(Recorded data)
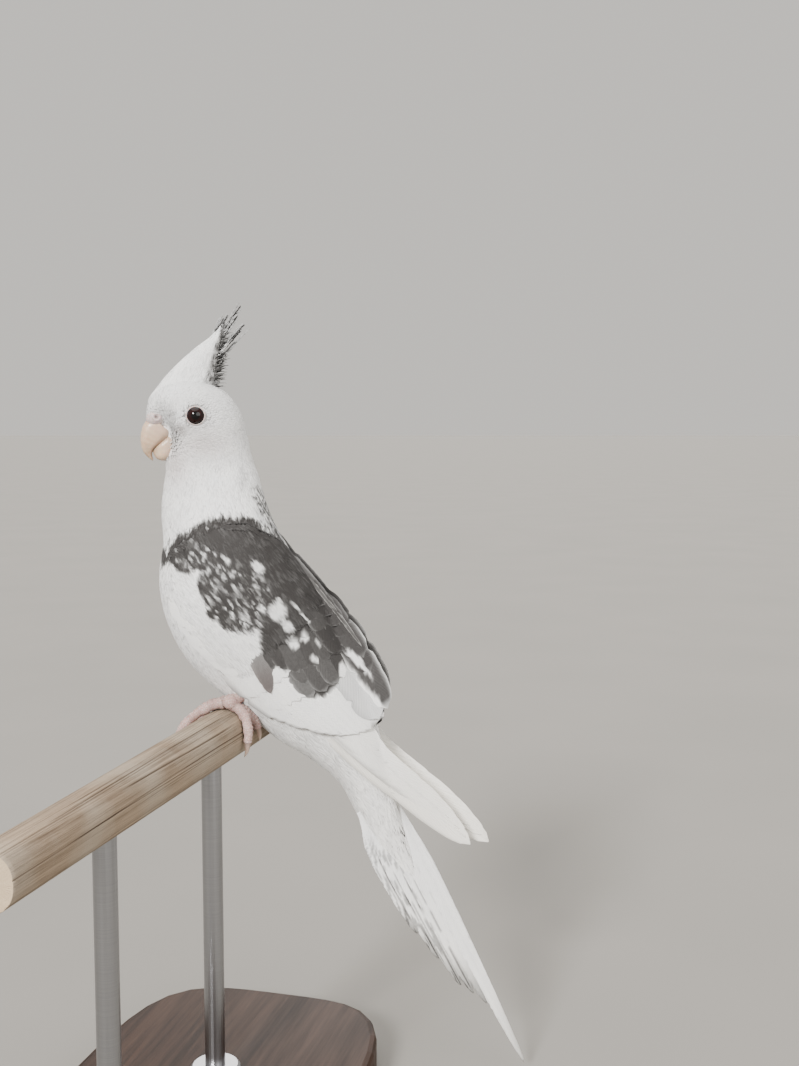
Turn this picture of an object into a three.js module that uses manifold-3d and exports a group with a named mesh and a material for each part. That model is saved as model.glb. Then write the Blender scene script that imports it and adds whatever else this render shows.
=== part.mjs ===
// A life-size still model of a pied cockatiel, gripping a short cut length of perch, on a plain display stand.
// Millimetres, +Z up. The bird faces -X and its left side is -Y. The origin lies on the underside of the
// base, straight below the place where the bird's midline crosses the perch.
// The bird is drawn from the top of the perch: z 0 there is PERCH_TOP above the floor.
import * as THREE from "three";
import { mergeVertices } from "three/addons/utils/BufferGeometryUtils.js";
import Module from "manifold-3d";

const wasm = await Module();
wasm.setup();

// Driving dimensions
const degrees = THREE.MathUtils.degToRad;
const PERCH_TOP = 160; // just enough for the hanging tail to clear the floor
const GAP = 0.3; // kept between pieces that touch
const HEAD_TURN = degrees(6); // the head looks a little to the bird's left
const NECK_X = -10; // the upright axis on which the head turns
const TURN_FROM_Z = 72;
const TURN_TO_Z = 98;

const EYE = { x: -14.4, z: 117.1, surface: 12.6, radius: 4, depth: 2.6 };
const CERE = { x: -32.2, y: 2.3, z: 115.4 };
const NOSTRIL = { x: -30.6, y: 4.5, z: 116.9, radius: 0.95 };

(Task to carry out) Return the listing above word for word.

(Expected answer)
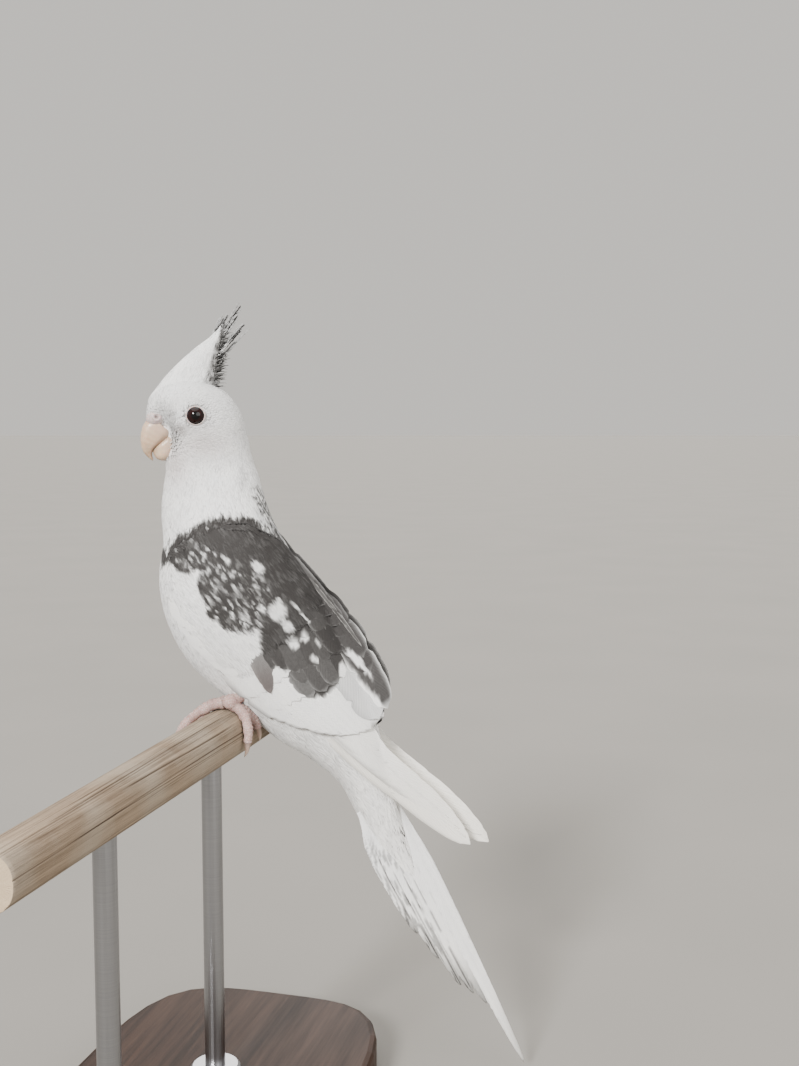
Turn this picture of an object into a three.js module that uses manifold-3d and exports a group with a named mesh and a material for each part. That model is saved as model.glb. Then write the Blender scene script that imports it and adds whatever else this render shows.
=== part.mjs ===
// A life-size still model of a pied cockatiel, gripping a short cut length of perch, on a plain display stand.
// Millimetres, +Z up. The bird faces -X and its left side is -Y. The origin lies on the underside of the
// base, straight below the place where the bird's midline crosses the perch.
// The bird is drawn from the top of the perch: z 0 there is PERCH_TOP above the floor.
import * as THREE from "three";
import { mergeVertices } from "three/addons/utils/BufferGeometryUtils.js";
import Module from "manifold-3d";

const wasm = await Module();
wasm.setup();

// Driving dimensions
const degrees = THREE.MathUtils.degToRad;
const PERCH_TOP = 160; // just enough for the hanging tail to clear the floor
const GAP = 0.3; // kept between pieces that touch
const HEAD_TURN = degrees(6); // the head looks a little to the bird's left
const NECK_X = -10; // the upright axis on which the head turns
const TURN_FROM_Z = 72;
const TURN_TO_Z = 98;

const EYE = { x: -14.4, z: 117.1, surface: 12.6, radius: 4, depth: 2.6 };
const CERE = { x: -32.2, y: 2.3, z: 115.4 };
const NOSTRIL = { x: -30.6, y: 4.5, z: 116.9, radius: 0.95 };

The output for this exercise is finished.